▸ **MATERIAL FOR THIS EXERCISE**:
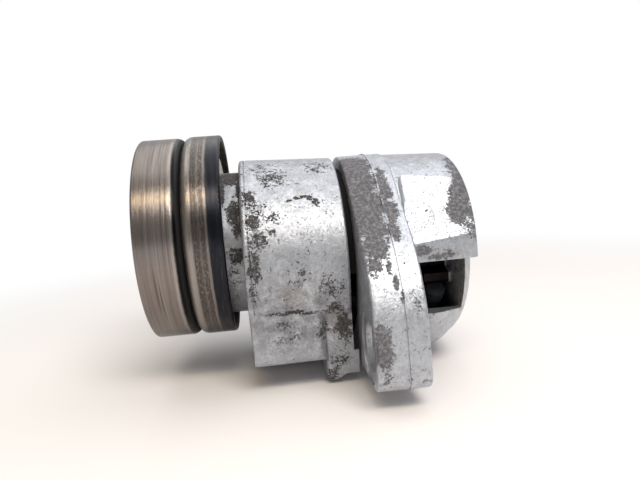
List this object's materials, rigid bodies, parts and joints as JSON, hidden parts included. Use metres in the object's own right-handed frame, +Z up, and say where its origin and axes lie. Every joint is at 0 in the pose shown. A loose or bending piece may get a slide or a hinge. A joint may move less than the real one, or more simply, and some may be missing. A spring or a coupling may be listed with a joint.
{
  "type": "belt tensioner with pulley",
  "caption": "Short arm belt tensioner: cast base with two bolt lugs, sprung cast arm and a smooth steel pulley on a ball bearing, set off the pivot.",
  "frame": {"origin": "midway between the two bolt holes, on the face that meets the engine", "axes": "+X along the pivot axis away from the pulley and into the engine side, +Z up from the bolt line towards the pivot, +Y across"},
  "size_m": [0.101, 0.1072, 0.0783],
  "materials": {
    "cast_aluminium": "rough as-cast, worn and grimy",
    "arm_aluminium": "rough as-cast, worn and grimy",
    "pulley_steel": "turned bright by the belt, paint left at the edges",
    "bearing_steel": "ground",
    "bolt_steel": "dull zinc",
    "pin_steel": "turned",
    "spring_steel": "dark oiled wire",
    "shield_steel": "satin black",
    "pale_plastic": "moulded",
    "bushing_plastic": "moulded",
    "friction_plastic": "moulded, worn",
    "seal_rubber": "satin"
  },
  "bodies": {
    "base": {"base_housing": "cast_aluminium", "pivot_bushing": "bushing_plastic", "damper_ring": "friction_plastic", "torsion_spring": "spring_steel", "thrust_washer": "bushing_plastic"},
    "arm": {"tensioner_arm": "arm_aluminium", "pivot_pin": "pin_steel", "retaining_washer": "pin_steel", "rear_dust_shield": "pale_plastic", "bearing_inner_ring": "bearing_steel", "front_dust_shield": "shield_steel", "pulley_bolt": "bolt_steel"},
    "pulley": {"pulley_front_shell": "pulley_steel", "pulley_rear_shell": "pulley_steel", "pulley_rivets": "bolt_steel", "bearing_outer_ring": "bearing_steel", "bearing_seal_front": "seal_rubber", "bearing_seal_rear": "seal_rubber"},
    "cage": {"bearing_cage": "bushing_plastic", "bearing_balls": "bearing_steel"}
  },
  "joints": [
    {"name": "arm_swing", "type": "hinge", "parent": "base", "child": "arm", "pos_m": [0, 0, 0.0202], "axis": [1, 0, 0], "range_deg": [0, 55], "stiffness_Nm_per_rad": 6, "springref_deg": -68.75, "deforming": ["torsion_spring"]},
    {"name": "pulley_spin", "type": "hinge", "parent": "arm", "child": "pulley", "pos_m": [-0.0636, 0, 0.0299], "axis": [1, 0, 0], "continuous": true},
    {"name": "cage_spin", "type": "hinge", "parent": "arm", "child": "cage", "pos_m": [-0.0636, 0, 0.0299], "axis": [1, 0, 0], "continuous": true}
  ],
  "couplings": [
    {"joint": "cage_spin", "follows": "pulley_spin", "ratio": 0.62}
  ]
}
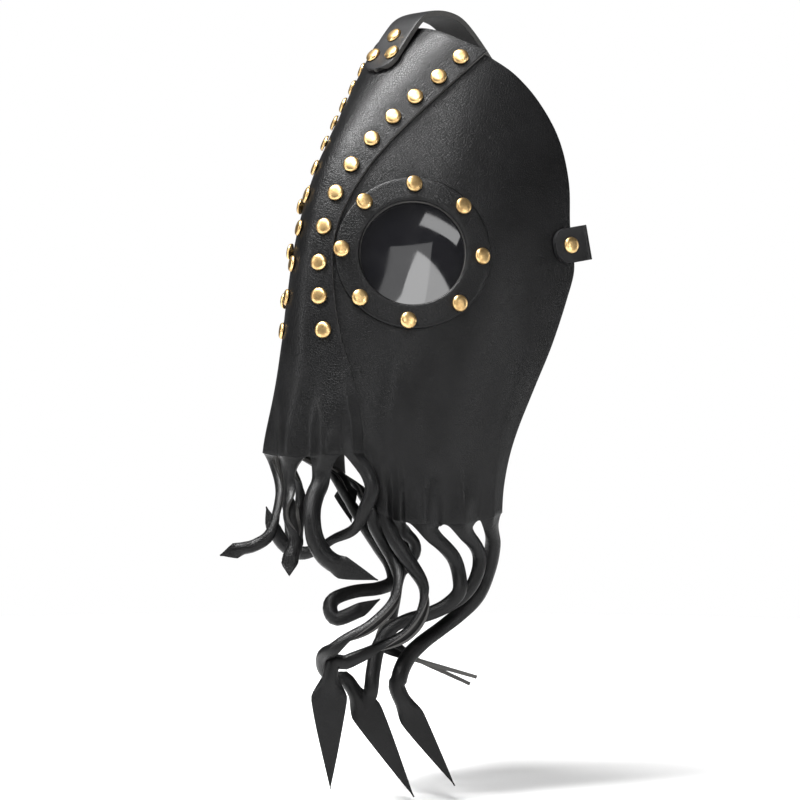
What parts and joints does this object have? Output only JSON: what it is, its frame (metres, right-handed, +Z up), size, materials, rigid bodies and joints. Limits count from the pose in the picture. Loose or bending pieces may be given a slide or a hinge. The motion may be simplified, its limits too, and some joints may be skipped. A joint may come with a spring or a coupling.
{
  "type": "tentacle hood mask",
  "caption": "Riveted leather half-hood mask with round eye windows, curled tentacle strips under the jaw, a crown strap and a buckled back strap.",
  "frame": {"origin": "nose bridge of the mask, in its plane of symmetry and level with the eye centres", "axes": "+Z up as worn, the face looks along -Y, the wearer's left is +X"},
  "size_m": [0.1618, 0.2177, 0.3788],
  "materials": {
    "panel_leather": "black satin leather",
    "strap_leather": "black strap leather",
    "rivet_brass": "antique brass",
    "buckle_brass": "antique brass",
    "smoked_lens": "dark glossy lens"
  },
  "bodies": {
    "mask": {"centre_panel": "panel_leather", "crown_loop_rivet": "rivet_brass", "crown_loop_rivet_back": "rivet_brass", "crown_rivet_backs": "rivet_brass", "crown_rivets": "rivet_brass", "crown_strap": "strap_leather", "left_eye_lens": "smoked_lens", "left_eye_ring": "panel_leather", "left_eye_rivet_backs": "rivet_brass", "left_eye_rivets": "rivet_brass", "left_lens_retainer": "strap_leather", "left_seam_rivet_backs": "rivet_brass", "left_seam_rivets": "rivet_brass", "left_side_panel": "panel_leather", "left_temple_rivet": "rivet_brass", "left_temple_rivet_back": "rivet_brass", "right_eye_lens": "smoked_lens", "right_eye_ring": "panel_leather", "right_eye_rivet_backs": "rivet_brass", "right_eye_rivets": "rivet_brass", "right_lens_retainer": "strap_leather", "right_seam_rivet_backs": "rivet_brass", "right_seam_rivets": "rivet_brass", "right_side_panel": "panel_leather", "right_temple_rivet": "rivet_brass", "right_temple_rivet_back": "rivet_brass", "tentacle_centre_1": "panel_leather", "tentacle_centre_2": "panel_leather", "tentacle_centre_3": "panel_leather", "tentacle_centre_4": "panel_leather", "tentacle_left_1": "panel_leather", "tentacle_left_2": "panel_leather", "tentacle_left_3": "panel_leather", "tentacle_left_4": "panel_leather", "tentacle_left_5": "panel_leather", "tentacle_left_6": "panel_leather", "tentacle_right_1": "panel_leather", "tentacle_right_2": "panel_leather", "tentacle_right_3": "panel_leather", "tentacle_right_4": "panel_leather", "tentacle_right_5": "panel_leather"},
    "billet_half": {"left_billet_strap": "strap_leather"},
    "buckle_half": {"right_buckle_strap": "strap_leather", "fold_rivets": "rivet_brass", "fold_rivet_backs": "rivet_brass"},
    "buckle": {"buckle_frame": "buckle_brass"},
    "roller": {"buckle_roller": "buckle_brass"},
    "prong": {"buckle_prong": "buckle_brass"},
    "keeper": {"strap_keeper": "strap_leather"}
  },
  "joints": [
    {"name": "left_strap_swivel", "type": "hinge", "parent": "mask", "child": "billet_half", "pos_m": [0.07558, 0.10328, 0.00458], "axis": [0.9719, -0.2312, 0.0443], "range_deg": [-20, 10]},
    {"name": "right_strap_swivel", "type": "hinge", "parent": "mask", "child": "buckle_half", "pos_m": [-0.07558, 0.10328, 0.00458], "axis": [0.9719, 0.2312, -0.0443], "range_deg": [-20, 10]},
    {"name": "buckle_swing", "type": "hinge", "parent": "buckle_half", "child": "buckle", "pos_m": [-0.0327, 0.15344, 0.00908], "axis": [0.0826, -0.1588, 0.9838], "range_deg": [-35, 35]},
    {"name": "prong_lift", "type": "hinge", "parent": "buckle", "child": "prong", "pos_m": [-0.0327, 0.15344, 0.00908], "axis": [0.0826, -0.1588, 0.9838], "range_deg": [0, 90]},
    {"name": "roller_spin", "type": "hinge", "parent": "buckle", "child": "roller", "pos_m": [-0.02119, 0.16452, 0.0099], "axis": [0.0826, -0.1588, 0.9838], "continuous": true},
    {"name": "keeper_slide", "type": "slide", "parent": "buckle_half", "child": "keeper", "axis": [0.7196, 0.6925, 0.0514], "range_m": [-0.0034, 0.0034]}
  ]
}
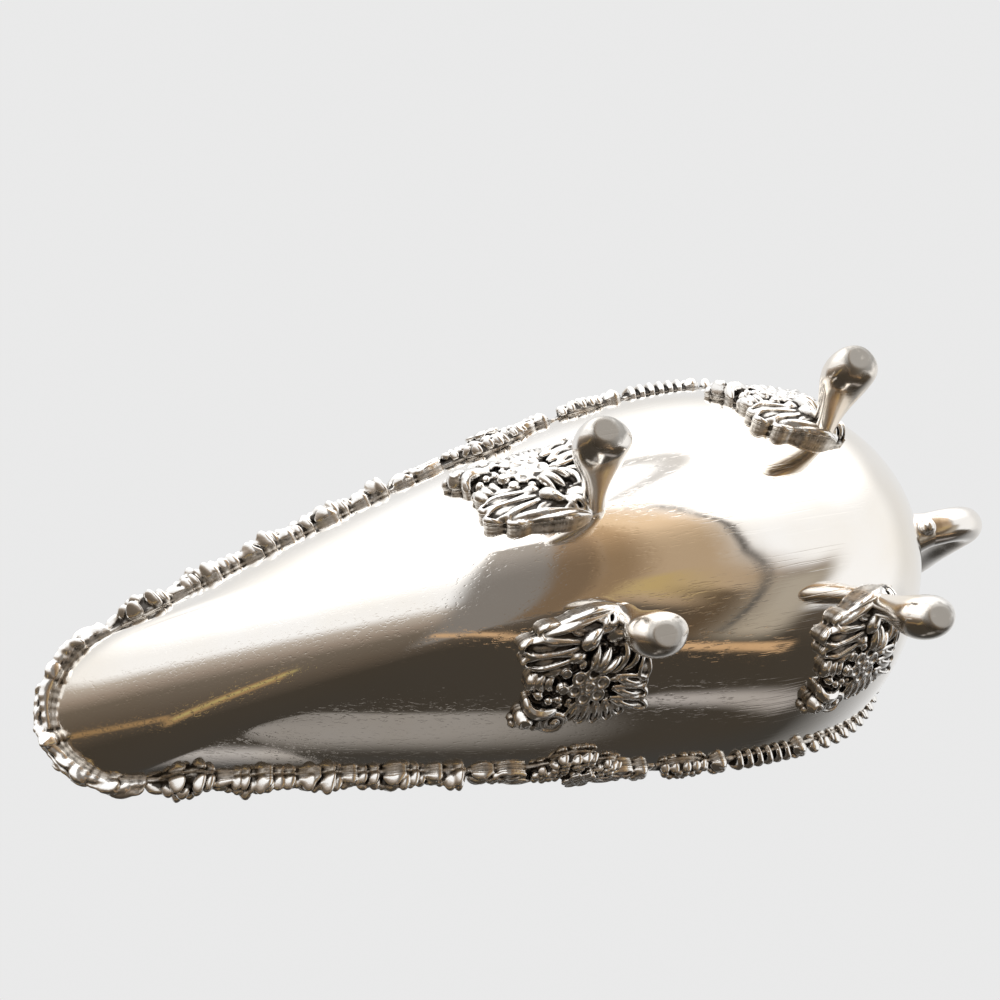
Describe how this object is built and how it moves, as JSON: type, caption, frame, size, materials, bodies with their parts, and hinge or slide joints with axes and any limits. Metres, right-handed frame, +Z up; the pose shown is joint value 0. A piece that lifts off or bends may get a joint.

▸ **WHAT YOU NEED TO DO**: In the entries above, find lines with "slide" and copy each.

▸ **COMPLETED EXERCISE**:
List this object's materials, rigid bodies, parts and joints as JSON, hidden parts included. Use metres in the object's own right-handed frame, +Z up, and say where its origin and axes lie. Every joint is at 0 in the pose shown. A loose or bending piece may get a slide or a hinge. A joint may move less than the real one, or more simply, and some may be missing. A spring or a coupling may be listed with a joint.
What parts and joints does this object have? Output only JSON: what it is, its frame (metres, right-handed, +Z up), size, materials, rigid bodies and joints. Limits count from the pose in the picture. Loose or bending pieces may be given a slide or a hinge. The motion may be simplified, its limits too, and some joints may be skipped. A joint may come with a spring or a coupling.
    {"name": "keeper_slide", "type": "slide", "parent": "buckle_half", "child": "keeper", "axis": [0.7196, 0.6925, 0.0514], "range_m": [-0.0034, 0.0034]}
Describe how this object is built and how it moves, as JSON: type, caption, frame, size, materials, bodies with their parts, and hinge or slide joints with axes and any limits. Metres, right-handed frame, +Z up; the pose shown is joint value 0. A piece that lifts off or bends may get a joint.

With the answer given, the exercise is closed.